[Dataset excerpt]
□ □ □ □ □

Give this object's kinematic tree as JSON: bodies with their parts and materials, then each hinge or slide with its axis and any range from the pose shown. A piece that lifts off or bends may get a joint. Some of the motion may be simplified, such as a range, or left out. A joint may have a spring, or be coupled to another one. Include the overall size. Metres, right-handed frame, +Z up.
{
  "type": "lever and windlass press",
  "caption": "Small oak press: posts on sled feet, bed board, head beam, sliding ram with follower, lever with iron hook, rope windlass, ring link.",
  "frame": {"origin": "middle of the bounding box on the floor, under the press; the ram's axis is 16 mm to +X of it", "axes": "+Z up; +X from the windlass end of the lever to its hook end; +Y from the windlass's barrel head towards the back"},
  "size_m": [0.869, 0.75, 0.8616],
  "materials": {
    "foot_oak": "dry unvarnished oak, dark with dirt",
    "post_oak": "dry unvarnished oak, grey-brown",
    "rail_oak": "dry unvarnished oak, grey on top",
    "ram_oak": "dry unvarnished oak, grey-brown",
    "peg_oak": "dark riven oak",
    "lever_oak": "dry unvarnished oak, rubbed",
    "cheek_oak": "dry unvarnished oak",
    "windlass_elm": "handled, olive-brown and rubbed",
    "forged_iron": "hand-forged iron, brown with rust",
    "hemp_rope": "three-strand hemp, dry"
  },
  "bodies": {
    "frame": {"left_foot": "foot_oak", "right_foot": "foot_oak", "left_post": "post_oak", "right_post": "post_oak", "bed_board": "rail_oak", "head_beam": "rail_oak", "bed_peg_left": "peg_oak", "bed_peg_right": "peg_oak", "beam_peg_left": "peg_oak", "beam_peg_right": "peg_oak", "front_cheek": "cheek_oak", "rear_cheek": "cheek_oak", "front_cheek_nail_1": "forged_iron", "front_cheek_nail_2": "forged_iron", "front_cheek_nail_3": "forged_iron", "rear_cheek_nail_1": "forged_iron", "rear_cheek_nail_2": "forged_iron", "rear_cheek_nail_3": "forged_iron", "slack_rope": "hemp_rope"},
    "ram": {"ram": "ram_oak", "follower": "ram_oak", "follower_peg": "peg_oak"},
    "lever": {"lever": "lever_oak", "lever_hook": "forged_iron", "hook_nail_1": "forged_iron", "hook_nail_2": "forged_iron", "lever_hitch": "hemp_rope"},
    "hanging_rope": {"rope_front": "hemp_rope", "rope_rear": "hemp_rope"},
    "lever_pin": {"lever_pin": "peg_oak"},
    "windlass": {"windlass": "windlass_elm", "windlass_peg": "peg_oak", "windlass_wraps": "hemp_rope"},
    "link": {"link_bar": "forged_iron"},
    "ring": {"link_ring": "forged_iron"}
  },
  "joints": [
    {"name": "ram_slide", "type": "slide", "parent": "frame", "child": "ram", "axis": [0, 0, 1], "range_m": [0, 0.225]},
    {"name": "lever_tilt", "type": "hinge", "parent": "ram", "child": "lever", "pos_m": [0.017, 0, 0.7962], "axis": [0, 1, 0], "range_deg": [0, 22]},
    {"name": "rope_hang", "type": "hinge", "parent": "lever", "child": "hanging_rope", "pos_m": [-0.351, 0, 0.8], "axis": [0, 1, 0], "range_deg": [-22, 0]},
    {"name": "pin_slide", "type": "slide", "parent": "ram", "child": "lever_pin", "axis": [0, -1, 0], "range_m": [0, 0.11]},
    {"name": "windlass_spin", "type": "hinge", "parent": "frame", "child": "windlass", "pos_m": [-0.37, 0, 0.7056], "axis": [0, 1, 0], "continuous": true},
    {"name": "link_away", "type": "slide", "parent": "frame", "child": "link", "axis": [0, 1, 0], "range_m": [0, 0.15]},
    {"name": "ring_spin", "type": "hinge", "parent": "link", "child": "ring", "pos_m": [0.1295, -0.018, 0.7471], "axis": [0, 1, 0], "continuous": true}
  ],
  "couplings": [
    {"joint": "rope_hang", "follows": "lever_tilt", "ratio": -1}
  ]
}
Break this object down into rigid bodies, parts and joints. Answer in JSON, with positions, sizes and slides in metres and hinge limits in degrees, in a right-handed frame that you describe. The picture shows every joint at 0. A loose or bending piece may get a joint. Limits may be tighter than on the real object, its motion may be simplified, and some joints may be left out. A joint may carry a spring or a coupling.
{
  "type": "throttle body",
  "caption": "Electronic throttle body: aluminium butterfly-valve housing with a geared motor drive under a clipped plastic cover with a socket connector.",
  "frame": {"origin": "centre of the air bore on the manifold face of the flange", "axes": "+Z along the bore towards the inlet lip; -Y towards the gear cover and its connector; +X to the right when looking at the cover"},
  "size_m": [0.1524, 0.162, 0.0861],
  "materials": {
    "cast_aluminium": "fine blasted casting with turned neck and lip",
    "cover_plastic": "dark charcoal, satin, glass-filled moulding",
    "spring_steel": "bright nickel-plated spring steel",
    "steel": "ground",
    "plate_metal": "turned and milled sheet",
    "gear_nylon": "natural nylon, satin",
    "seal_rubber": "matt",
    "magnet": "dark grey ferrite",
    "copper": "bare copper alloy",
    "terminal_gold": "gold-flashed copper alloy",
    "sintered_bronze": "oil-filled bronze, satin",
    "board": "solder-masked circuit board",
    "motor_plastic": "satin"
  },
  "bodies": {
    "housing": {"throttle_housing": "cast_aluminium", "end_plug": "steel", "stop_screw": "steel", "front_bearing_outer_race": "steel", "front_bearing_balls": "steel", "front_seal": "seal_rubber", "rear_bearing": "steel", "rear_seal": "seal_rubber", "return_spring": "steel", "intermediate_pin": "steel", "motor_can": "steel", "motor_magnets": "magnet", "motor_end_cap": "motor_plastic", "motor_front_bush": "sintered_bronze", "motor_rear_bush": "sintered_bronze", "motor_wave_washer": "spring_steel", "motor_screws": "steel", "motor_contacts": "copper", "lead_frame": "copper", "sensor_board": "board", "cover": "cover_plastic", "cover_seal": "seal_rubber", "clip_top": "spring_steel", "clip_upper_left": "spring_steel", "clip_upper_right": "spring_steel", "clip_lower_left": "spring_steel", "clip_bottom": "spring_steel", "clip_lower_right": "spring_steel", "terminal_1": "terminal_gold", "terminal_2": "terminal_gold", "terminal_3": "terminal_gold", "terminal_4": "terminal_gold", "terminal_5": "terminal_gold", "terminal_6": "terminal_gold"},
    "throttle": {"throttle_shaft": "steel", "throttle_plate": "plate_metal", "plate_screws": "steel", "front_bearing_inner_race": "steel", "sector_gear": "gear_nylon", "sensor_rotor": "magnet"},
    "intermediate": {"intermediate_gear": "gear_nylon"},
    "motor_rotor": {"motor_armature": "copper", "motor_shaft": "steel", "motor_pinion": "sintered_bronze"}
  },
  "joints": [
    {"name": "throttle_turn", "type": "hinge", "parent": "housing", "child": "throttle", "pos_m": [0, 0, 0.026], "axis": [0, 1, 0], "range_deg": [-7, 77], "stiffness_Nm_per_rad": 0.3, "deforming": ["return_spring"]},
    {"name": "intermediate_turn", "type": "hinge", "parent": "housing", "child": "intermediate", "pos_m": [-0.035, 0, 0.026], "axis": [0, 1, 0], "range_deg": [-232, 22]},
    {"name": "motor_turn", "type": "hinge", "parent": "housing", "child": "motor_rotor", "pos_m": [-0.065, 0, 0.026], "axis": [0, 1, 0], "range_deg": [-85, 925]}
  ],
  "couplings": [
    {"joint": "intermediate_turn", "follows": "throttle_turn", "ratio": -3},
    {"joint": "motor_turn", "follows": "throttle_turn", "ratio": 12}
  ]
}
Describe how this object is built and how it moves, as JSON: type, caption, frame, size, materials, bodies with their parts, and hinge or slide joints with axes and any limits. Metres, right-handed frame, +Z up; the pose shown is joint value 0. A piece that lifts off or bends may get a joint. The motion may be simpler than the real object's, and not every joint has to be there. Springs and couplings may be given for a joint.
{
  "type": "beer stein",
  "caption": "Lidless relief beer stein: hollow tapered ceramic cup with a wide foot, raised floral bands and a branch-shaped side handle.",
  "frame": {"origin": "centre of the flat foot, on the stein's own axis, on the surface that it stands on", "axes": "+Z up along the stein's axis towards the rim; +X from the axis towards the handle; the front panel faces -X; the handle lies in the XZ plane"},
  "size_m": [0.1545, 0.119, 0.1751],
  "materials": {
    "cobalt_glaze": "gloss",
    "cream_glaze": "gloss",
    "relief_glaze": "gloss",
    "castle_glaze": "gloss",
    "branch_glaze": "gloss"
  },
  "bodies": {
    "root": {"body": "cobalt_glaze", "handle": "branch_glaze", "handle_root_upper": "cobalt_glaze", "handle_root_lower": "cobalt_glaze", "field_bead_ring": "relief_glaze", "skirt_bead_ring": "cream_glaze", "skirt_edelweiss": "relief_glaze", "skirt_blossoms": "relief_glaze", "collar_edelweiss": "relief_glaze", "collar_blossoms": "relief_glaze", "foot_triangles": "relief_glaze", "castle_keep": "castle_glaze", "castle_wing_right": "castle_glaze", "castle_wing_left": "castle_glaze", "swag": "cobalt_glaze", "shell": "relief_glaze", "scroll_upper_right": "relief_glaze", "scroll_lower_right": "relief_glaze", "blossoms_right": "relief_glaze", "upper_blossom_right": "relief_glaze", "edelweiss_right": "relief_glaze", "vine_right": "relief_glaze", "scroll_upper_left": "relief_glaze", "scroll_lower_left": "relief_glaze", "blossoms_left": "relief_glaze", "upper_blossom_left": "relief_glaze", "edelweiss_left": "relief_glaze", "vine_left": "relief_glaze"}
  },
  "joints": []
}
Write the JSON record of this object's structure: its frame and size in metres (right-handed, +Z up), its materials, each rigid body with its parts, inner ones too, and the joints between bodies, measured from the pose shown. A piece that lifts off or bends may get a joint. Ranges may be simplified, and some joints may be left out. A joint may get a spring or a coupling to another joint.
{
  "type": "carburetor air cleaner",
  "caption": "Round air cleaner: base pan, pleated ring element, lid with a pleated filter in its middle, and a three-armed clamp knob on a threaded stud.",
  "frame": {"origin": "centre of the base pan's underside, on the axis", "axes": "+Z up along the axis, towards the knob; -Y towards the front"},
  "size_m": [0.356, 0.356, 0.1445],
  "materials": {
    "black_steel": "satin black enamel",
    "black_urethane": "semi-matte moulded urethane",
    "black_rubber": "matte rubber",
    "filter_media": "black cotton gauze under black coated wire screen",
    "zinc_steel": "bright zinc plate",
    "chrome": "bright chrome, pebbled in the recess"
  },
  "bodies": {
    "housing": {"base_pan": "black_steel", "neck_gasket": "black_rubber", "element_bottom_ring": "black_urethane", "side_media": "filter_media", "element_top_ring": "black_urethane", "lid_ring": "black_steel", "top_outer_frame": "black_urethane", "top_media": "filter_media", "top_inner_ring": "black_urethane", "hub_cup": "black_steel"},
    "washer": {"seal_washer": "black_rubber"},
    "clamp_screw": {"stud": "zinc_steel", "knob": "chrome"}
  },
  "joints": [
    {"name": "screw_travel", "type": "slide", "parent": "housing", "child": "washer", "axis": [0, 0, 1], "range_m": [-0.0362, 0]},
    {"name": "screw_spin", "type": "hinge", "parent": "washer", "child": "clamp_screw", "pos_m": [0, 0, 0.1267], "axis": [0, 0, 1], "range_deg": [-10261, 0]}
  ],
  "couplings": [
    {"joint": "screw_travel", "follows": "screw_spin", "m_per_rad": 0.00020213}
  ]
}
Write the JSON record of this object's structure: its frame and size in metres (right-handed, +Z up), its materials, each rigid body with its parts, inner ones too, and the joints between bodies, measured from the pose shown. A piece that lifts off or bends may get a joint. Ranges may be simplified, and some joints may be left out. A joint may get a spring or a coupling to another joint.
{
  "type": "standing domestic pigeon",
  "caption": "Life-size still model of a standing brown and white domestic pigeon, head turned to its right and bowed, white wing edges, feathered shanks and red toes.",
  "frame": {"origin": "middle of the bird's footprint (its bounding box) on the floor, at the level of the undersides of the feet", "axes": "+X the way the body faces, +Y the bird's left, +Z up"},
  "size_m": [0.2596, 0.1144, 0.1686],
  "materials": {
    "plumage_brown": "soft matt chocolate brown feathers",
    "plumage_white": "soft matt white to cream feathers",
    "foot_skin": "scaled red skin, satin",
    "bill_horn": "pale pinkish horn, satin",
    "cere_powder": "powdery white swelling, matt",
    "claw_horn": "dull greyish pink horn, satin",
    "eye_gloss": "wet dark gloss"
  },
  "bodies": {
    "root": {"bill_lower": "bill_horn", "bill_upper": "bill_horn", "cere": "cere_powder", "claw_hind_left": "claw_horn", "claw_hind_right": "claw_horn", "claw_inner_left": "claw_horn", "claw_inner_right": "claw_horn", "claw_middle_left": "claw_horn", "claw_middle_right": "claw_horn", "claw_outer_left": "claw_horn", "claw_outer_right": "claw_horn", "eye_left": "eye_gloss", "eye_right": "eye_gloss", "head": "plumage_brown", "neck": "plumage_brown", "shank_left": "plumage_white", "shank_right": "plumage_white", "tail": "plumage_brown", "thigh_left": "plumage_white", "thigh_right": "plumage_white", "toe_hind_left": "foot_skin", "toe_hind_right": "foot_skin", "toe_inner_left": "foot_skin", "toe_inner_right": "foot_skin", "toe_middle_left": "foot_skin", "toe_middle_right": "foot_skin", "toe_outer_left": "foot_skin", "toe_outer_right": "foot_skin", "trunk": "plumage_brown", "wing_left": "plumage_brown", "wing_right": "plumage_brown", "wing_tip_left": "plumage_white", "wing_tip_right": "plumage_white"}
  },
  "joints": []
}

□ □ □ □ □

▸ TASK PROMPT
Copy the lines from the entries above in which the word "bends" appears.

▸ RESPONSE TO THIS TASK
Give this object's kinematic tree as JSON: bodies with their parts and materials, then each hinge or slide with its axis and any range from the pose shown. A piece that lifts off or bends may get a joint. Some of the motion may be simplified, such as a range, or left out. A joint may have a spring, or be coupled to another one. Include the overall size. Metres, right-handed frame, +Z up.
Describe how this object is built and how it moves, as JSON: type, caption, frame, size, materials, bodies with their parts, and hinge or slide joints with axes and any limits. Metres, right-handed frame, +Z up; the pose shown is joint value 0. A piece that lifts off or bends may get a joint. The motion may be simpler than the real object's, and not every joint has to be there. Springs and couplings may be given for a joint.
Write the JSON record of this object's structure: its frame and size in metres (right-handed, +Z up), its materials, each rigid body with its parts, inner ones too, and the joints between bodies, measured from the pose shown. A piece that lifts off or bends may get a joint. Ranges may be simplified, and some joints may be left out. A joint may get a spring or a coupling to another joint.
Write the JSON record of this object's structure: its frame and size in metres (right-handed, +Z up), its materials, each rigid body with its parts, inner ones too, and the joints between bodies, measured from the pose shown. A piece that lifts off or bends may get a joint. Ranges may be simplified, and some joints may be left out. A joint may get a spring or a coupling to another joint.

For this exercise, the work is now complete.